— BEGIN MATERIALS PROVIDED —

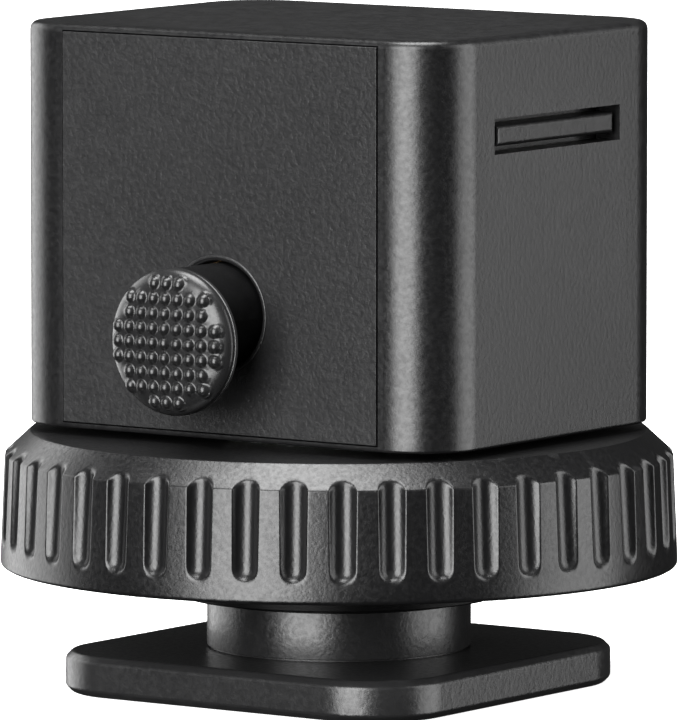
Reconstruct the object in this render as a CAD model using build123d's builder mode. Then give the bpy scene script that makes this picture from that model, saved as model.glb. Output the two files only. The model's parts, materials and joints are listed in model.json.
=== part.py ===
from build123d import *
from math import hypot, sqrt
import os

os.makedirs("parts", exist_ok=True)

# A swivel head on a locking wheel and an accessory-shoe foot. Millimetres, +Z up.
# The origin is the centre of the foot's underside. The button is on the -Y side,
# the umbrella socket on the +Y side and the snap windows on the two X sides.

# Clearances
seat_play = 0.02  # between pieces that are pressed or screwed together
running_play = 0.05  # between a turning or sliding piece and its bore
bush_play = 0.03  # swivel bush on its journal
loose_play = 0.15  # around pieces that move inside the head
hole_overrun = 0.2  # blind holes go this much past their screws

# Shoe foot
foot_side = 18.5
foot_thickness = 1.75
foot_corner_radius = 3.5
foot_edge_chamfer = 0.28
neck_height = 2.75
foot_counterbore_depth = 1.2
foot_screw_head_radius = 4.1
foot_screw_sink = 0.25  # head sits this far inside the underside
foot_screw_radius = 2.0
foot_screw_length = 4.8
foot_screw_hex = 2.5
foot_screw_hex_depth = 1.3

# Pivot stem
shank_radius = 3.5
journal_radius = 4.0
stem_shoulder = 0.95  # thread to journal, carries the thrust washer
neck_shoulder = 0.63  # neck to thread
stem_groove_depth = 0.9
stem_lip_height = 0.65
stem_lip_chamfer = 0.2
shank_lift = 0.1  # foot screw's head to the end of the shank
o_ring_section = 0.6
o_ring_height = 1.45  # above the underside of the head
key_pin_radius = 0.75
key_pin_length = 6.4
key_pin_height = 1.25  # above the foot plate

# Clamp washer
clamp_gap = 2.07  # foot plate to washer with the wheel fully up
washer_lip_wall = 0.32
washer_lip_height = 0.18
washer_flange = 0.85  # past the collar
washer_thickness = 0.7
washer_collar_wall = 0.47
washer_collar_height = 1.0
snap_ring_section = 0.4

# Locking wheel
wheel_hub_drop = 0.55  # the hub stands this far below the rim
wheel_height = 5.7
wheel_bottom_radius = 14.3
wheel_side_radius = 14.1
wheel_top_radius = 13.0
wheel_chamfer_height = 1.01
wheel_hub_wall = 1.4
wheel_rim_inner_radius = 13.3
wheel_recess_depth = 1.2
wheel_collar_depth = 1.9
wheel_bore_play = 0.2  # around the stem's thread
wheel_bore_step = 0.6  # wider bore below the insert
wheel_rib_count = 14
wheel_rib_width = 0.9
wheel_rib_bite = 0.2  # ribs run this far into the hub and rim together
wheel_rest_angle = -54.23
flute_count = 44
flute_radius = 0.63
flute_bottom_depth = 0.29
flute_top_depth = 0.36
flute_start_height = 0.83
insert_wall = 1.25
insert_length = 3.0
insert_chamfer = 0.2
insert_lead = 1.25  # wheel top to the insert
thrust_washer_thickness = 0.45
thrust_washer_inset = 0.05  # inside the stem's shoulder

# Head
head_gap = 0.3  # wheel to head
head_width = 22.14
head_depth = 17.34
head_corner_radius = 2.73
head_top_fillet = 0.35
head_bottom_fillet = 0.15
shell_wall = 1.2
shell_front_wall = 2.0
shell_inner_radius = 1.5

# Face plate
panel_width = 15.96
panel_bottom_margin = 0.28
panel_top_margin = 0.3
panel_gap = 0.06
panel_depth = 1.0
panel_proud = 0.06
panel_edge_chamfer = 0.06
peg_radius = 0.8
peg_length = 1.57
peg_spread_x = 12.8
peg_low_height = 7.35  # above the underside of the head
peg_high_height = 13.6
clip_radius = 1.7
clip_thickness = 0.3

# Snap windows
window_length = 9.3
window_height = 1.48
window_low_height = 12.12  # above the underside of the head
window_edge_chamfer = 0.07
lug_gap = 0.31
lug_inset = 0.1
lug_fillet = 0.18

# Inner frame and base plate
base_thickness = 2.0
base_boss_wall = 0.63
base_boss_height = 1.0
bush_wall = 0.75
bush_recess = 0.1  # below the top of the boss
frame_play = 0.07
frame_corner_radius = 1.4
frame_front_inset = 0.97  # behind the shell's front wall
pocket_width = 2.6
pocket_front_wall = 0.9
pocket_rear_wall = 1.8
pocket_web = 1.15  # socket to pocket
pocket_floor_height = 4.05  # above the base plate
screw_edge_x = 1.3  # from the sides of the frame
screw_edge_y = 1.6  # from the ends of the base plate
screw_radius = 0.7
screw_head_radius = 1.2
screw_head_height = 0.5
screw_length = 5.2
screw_slot_width = 0.3
dowel_radius = 0.6
dowel_length = 3.2

# Lock slide and button
button_travel = 1.2
slide_lift = 0.25  # base plate's boss to the slide
slide_width = 10.4
slide_thickness = 1.2
slide_hole_play = 0.25
slide_rear_wall = 2.15
slide_front_play = 0.05  # slide to the button bush
ear_width = 14.4
ear_length = 1.6
upstand_width = 6.0
upstand_thickness = 0.8
upstand_wall = 0.63  # above the stem screw's head
button_boss_gap = 0.07  # base plate's boss to the button's stem
button_radius = 2.15
button_hole_gap = 0.1
button_hole_chamfer = 0.22
button_bush_wall = 0.7
button_flange = 0.3  # past the bush
button_flange_thickness = 0.42
cap_drop = 0.87  # the cap's centre is below the button axis
cap_radius = 3.05
cap_back_reach = 2.77  # face plate to the back of the cap
cap_rim = 0.64
cap_rim_round = 0.2
cap_dome_radius = 22.0
cap_spigot_radius = 1.4
cap_spigot_length = 0.5
bump_pitch = 0.61
bump_radius = 0.25
bump_height = 0.22
bump_rows_each_way = 4
bump_field_radius = 4.25  # in pitches
stem_screw_radius = 0.8
stem_screw_head_radius = 1.4
stem_screw_head_height = 0.6
stem_screw_length = 2.8
spring_x = 6.3
spring_radius = 0.65
spring_wire_radius = 0.15
spring_turns = 8
spring_length = 7.6
spring_play = 0.1  # around the coils

# Umbrella socket
socket_radius = 4.1
socket_wall = 0.65
socket_web = 0.5  # frame left between the stem's lip and the socket
socket_stop_y = -2.8
socket_flange = 0.85  # past the sleeve
socket_cover = 0.45  # sleeve to the shell's roof
socket_flange_thickness = 0.6
socket_mouth_chamfer = 0.25
grip_ring_section = 0.56
grip_ring_width = 0.7
grip_ring_bite = 0.16  # how far each ring stands into the socket
grip_ring_inset = 2.6  # from each end of the socket

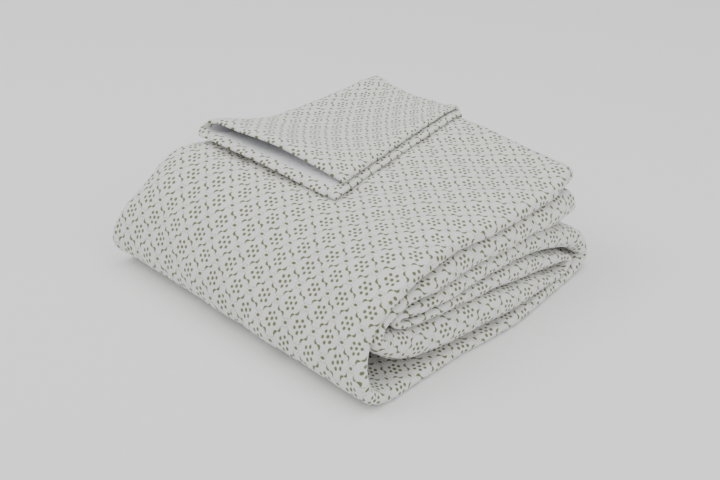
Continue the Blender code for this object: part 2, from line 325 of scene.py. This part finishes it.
def layer_row(sample):
    """Places round one doubled layer, from its open lips round the closed fold and back.

    Each place is x, side, share of the half thickness and flat distance across; the
    plain side lies in the back and front groups.
    """
    left, right = ends_of(sample)
    radius = sample["t"] / 2
    tip = min(radius, 0.004)
    count = int(round((RIGHT_END - LEFT_END) / STEP_X))
    start, stop = left + tip, right - radius
    slit = min(0.3, SLIT_HALF / radius)
    middle = (1.0 + slit) / 2
    flat_stop = stop + radius * math.pi / 2
    skin = [(left, middle), (left + 0.3 * tip, mix(middle, 1.0, 0.75))]
    skin += [(mix(start, stop, i / count), 1.0) for i in range(count)]
    skin = [(x, share, x) for x, share in skin]
    skin += [(stop + radius * s, math.sqrt(1.0 - s * s), stop + radius * math.asin(s)) for s in ROUND_STEPS]
    outer = [(x, 1, share, v) for x, share, v in skin]
    inner = [(x, -1, share, 2 * flat_stop - v) for x, share, v in reversed(skin)]
    lining = [left + 0.3 * tip, left + HEM] + [mix(left + HEM, stop, k / 14) for k in range(1, 15)]
    shares = [mix(middle, slit, 0.75)] + [slit] * (len(lining) - 1)
    back = [(x, -1, share, 2 * flat_stop - x) for x, share in zip(lining, shares)]
    front = [(x, 1, share, x) for x, share in zip(reversed(lining), reversed(shares))]
    return outer, inner, back, front


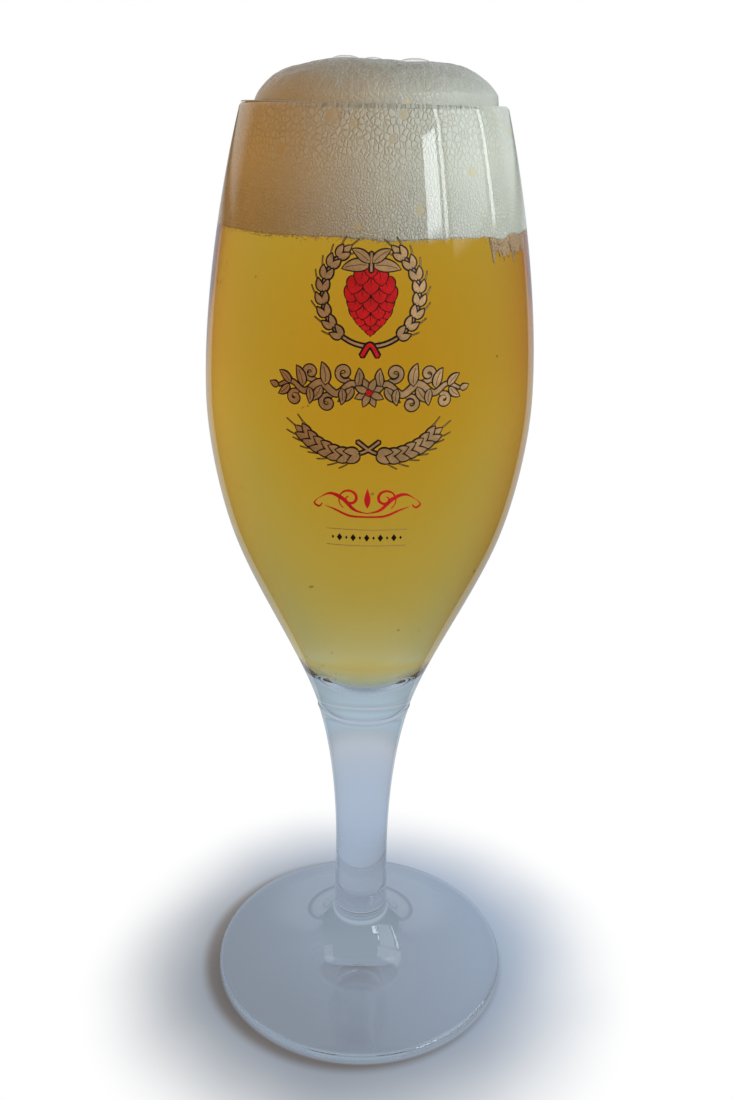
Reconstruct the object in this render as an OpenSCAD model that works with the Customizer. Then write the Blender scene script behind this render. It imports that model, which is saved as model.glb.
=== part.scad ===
// Footed tulip glass for pilsner, filled with beer under a domed head of foam.
// Everything is turned round the Z axis. The foot stands on z = 0.

/* [Bowl] */
// Height of the bowl, from the seam ring up to the rim
bowl_h = 139.3; // [116:0.1:168]
// Outer diameter at the rim
rim_d = 55.4; // [46:0.1:64]
// Inward lean of the wall at the rim, in degrees
rim_lean = 15.5; // [4:0.5:24]
// Outer diameter at the belly, the widest place
belly_d = 73; // [62:0.1:88]
// How far the belly lies below the rim
belly_drop = 60; // [48:0.5:72]
// Outer diameter where the bowl starts to taper
taper_d = 62.6; // [54:0.1:70]
// How far that place lies below the rim
taper_drop = 92.2; // [80:0.1:104]
// Outward lean of the wall there, in degrees
taper_lean = 18; // [10:0.5:26]
// Thickness of the wall
wall = 2; // [1.2:0.1:2.8]
// Glass between the seam ring and the lowest point of the inside
floor_t = 7.3; // [4:0.1:12]
// Height over which the inside rounds off to its lowest point
floor_round = 11; // [8:0.5:16]

/* [Stem] */
// Height of the seam ring above the table
stem_h = 80.7; // [68:0.1:98]
// Diameter at the seam ring
seam_d = 23.3; // [20:0.1:27]
// Outward lean of the stem at the seam ring, in degrees
seam_lean = 16.5; // [8:0.5:24]
// Step between the bowl and the slimmer stem at the seam ring
seam_step = 0.4; // [0.1:0.05:0.8]
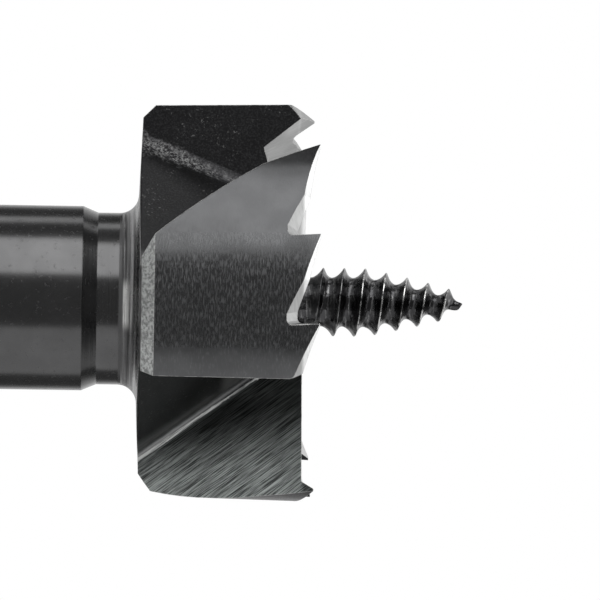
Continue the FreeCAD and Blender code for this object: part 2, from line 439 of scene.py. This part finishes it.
def rim_colour(net, at, marks, marked):
    """The rims' black, with lighter streaks, painted shade at the lip and painted light at the far
    end.
    """
    streaks = net.rise(marks.rim, STREAK_SPAN, STREAK_LEVELS)
    end_shade_and_light = net.times(
        net.rise(at.from_lip, LIP_END, LIP_SHADE_LEVELS),
        net.rise(at.from_lip, TRAILING_END, TRAILING_LIGHT_LEVELS),
    )
    return net.shaded(RIM_BLACK, net.times(end_shade_and_light, net.add(net.times(streaks, marked), 1.0)))


FLUTE_STARTS = (30.0, 36.0)
CORNER_LOOKS_AT_TOP = 0.97
CORNER_LOOKS_SLOPE = 0.032
CORNER_EDGE = (-0.04, 0.06)
CORNER_ENDS = (0.9, 0.95)
STRIP_WIDTH = (0.14, 0.4)


def flute_corner(net, at, faces, from_valley):
    """Masks for a painted highlight along the round corner between the rake face and the flute's
    floor, told by where it looks, and for the strip of floor beside it."""
    in_flute = net.times(
        faces.head,
        net.inverse(faces.rim),
        net.inverse(faces.ground),
        net.inverse(faces.heel),
        net.rise(at.from_wall, FLUTE_STARTS),
    )
    corner_start = net.take(CORNER_LOOKS_AT_TOP, net.times(at.depth, CORNER_LOOKS_SLOPE))
    corner = net.take(at.facing_rake, corner_start)
    valley_highlight = net.times(
        in_flute, net.rise(corner, CORNER_EDGE), net.fall(at.facing_rake, CORNER_ENDS)
    )
    strip = net.times(
        in_flute, net.fall(corner, CORNER_EDGE), net.fall(from_valley, STRIP_WIDTH)
    )
    return valley_highlight, strip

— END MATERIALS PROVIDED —

AIM: Starting with the line that contains "Reconstruct the object in this render as an", repeat each line exactly, and stop once the line that contains "floor_round = 11; // [8:0.5:16]" has been repeated.

REPLY TO THE EXERCISE:
Reconstruct the object in this render as an OpenSCAD model that works with the Customizer. Then write the Blender scene script behind this render. It imports that model, which is saved as model.glb.
=== part.scad ===
// Footed tulip glass for pilsner, filled with beer under a domed head of foam.
// Everything is turned round the Z axis. The foot stands on z = 0.

/* [Bowl] */
// Height of the bowl, from the seam ring up to the rim
bowl_h = 139.3; // [116:0.1:168]
// Outer diameter at the rim
rim_d = 55.4; // [46:0.1:64]
// Inward lean of the wall at the rim, in degrees
rim_lean = 15.5; // [4:0.5:24]
// Outer diameter at the belly, the widest place
belly_d = 73; // [62:0.1:88]
// How far the belly lies below the rim
belly_drop = 60; // [48:0.5:72]
// Outer diameter where the bowl starts to taper
taper_d = 62.6; // [54:0.1:70]
// How far that place lies below the rim
taper_drop = 92.2; // [80:0.1:104]
// Outward lean of the wall there, in degrees
taper_lean = 18; // [10:0.5:26]
// Thickness of the wall
wall = 2; // [1.2:0.1:2.8]
// Glass between the seam ring and the lowest point of the inside
floor_t = 7.3; // [4:0.1:12]
// Height over which the inside rounds off to its lowest point
floor_round = 11; // [8:0.5:16]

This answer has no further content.